One of the ambulance men said, “O.K.,” and looked at the badge still cupped in Shapiro’s hand and added, “Lieutenant.”
Lord shrugged narrow shoulders and seemed about to say something. But he did not; he merely shrugged his shoulders again, in evident resignation. Then he went up the stairs from the entrance hall, and the men in white went after him, carrying the folded stretcher. Shapiro watched the climb. The flight was rather long. Old town houses have high ceilings. At the top, Lord led them along a hallway toward the rear of the house.
“We may as well sit down, I guess,” Dorian Weigand said, and turned back to the doorway she had come through.
The room into which they followed her was wide; except for the entrance hall, the width of the house. It was also deep. At the far end there were glass doors opening on a terrace, with sunlight falling on it. The light fell also on a small, neat stack of firewood, waiting for autumn and winter fires in the fireplace in the long wall of the living room—no, the drawing room. It would have been called that when the ol
d house was young.
There was a long sofa facing the fireplace, which was small and held a basket, not fire irons. Coal, not wood, had been burned in the fireplace when it heated—partly heated—the big room. Dorian Weigand went to sit on the sofa, and Shapiro sat beside her. Tony Cook leaned against the wall near the door from the hall.
“Probably,” Dorian said, “I’ve just caused everybody a lot of trouble. Just blundered in and made a mess of things. Bill won’t like it.”
“You had a right to wonder,” Shapiro told her. “People don’t usually pass out for this long. This man Lord doesn’t know what time the party, the surprise birthday party, ended?”

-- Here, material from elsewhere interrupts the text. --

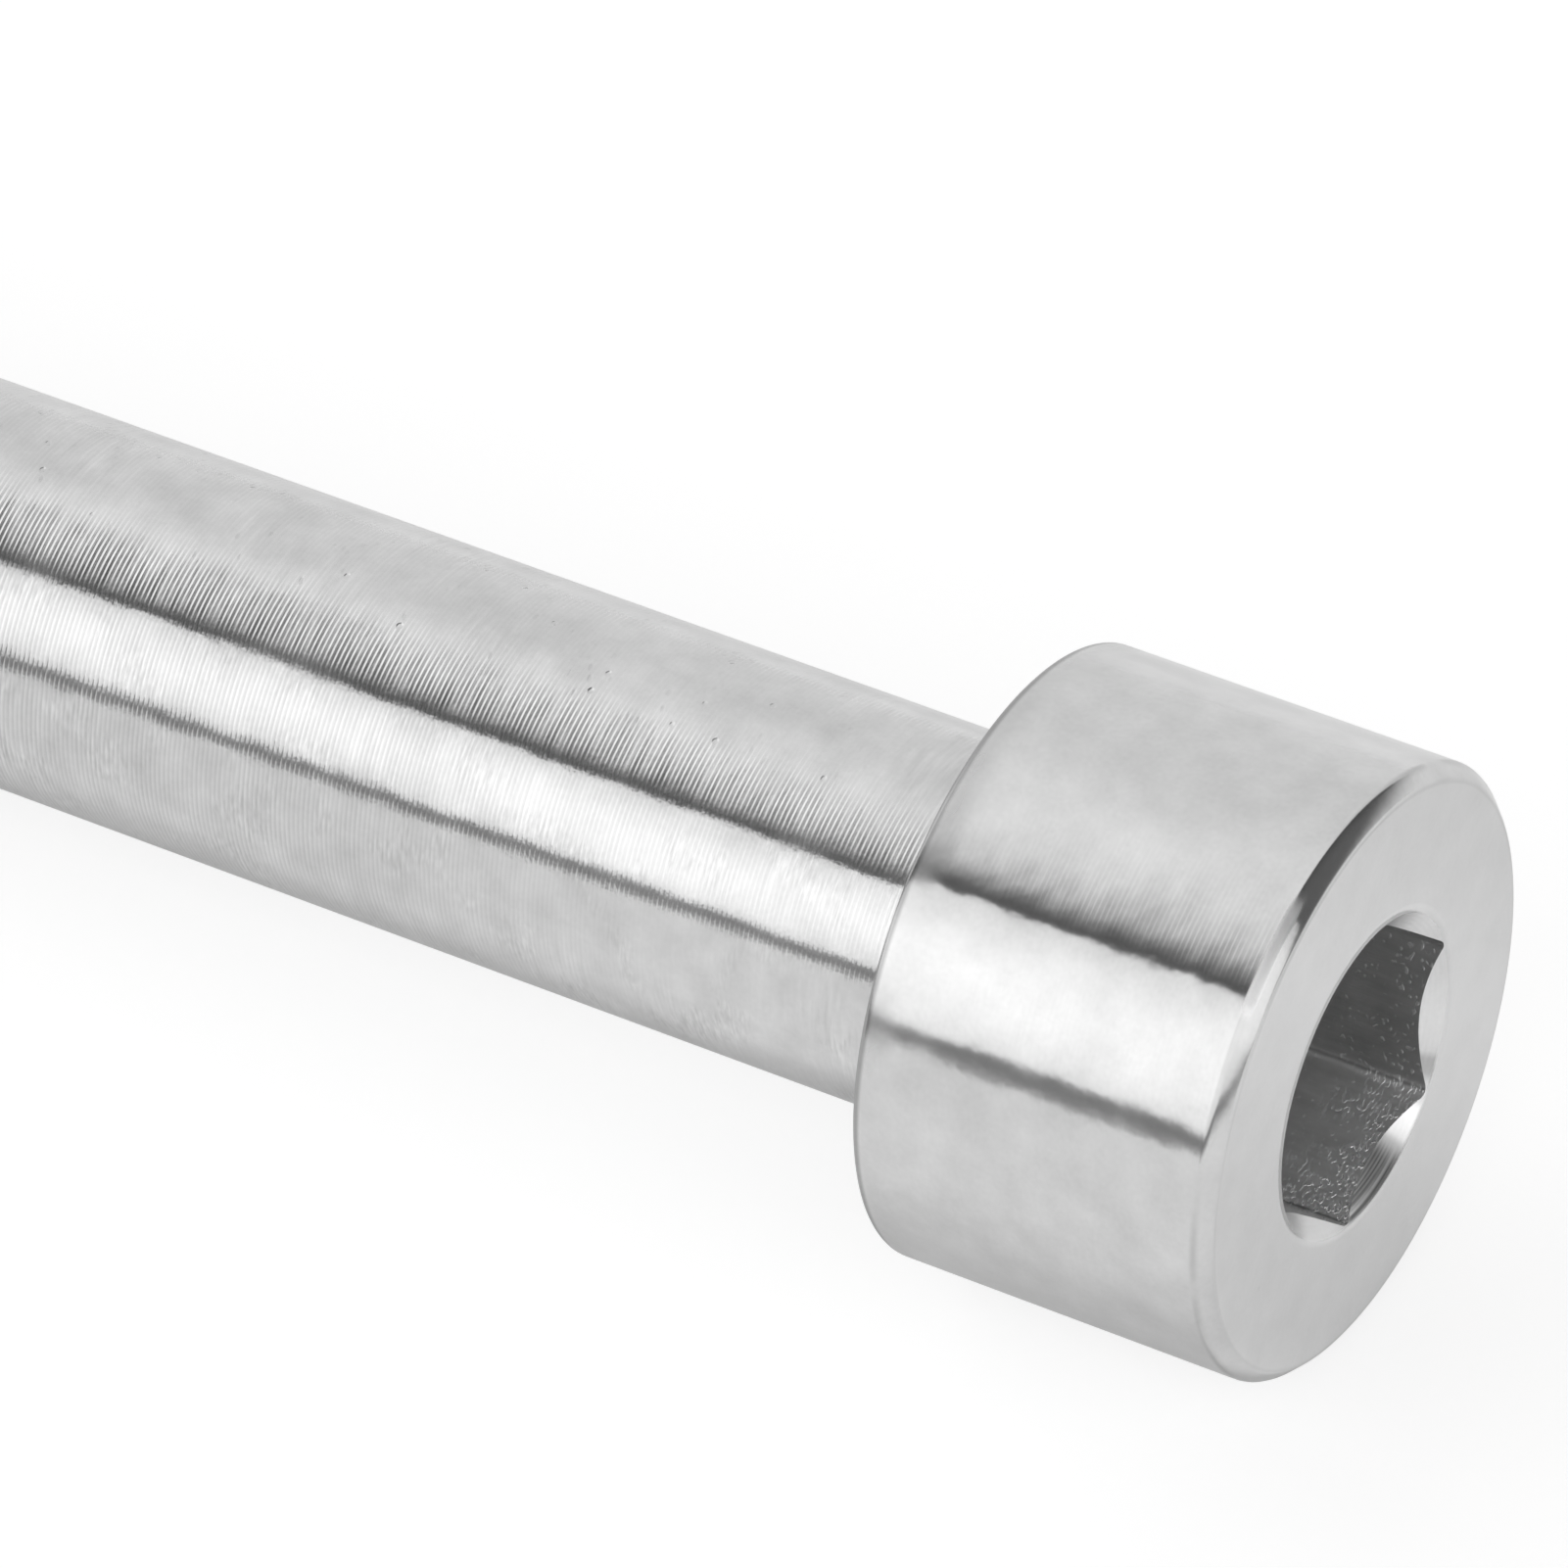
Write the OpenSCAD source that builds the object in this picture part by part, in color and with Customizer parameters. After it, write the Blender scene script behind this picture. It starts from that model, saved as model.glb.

“What he says. He let people in from around ten o’clock on. It was about eleven, he thinks, when Mr. Branson told him he might as well go up to bed. And he did go. The party was just getting started when he went.”
“Where is Lord’s room, did he say?”
“The top floor.”
“That would be the fourth,” Shapiro said. “Went up and went to sleep? The party—in this room, I suppose—didn’t keep him awake?”
She didn’t know. “Most of the time I’ve been here, Mr. Lord has been upstairs, trying to waken his master. At least I suppose that’s what Lord calls him. Although it was ‘Mr. Branson’ to me.”
“Probably,” Shapiro said, and thought again of butlers with stiff wing collars. “Did Lord say what birthday this was of Branson’s?”
Lord had not. In the play, Branson was a man in his early forties, married to a woman barely in her twenties. “But he seemed a little—”
She did not finish, but turned to look toward the door to the hall. Shapiro turned too.
“It’s a DOA, Lieutenant,” the ambulance man said from the doorway. “A couple of hours ago, anyway. Want we should—”
“No,” Shapiro said. “I’m afraid it’s a suspicious death as of now.”
“Could be just his heart,” the ambulance man said. “Or it could be anything, I guess. Not shot or stabbed or anything like that. Just went out peacefully, looks like. One funny thing, he doesn’t really look dead—not the way they do usually. First looked at him, Ned and I thought he was still alive. Only he wasn’t. Like I said, dead a couple of hours, anyway. Pretty much cooled off.”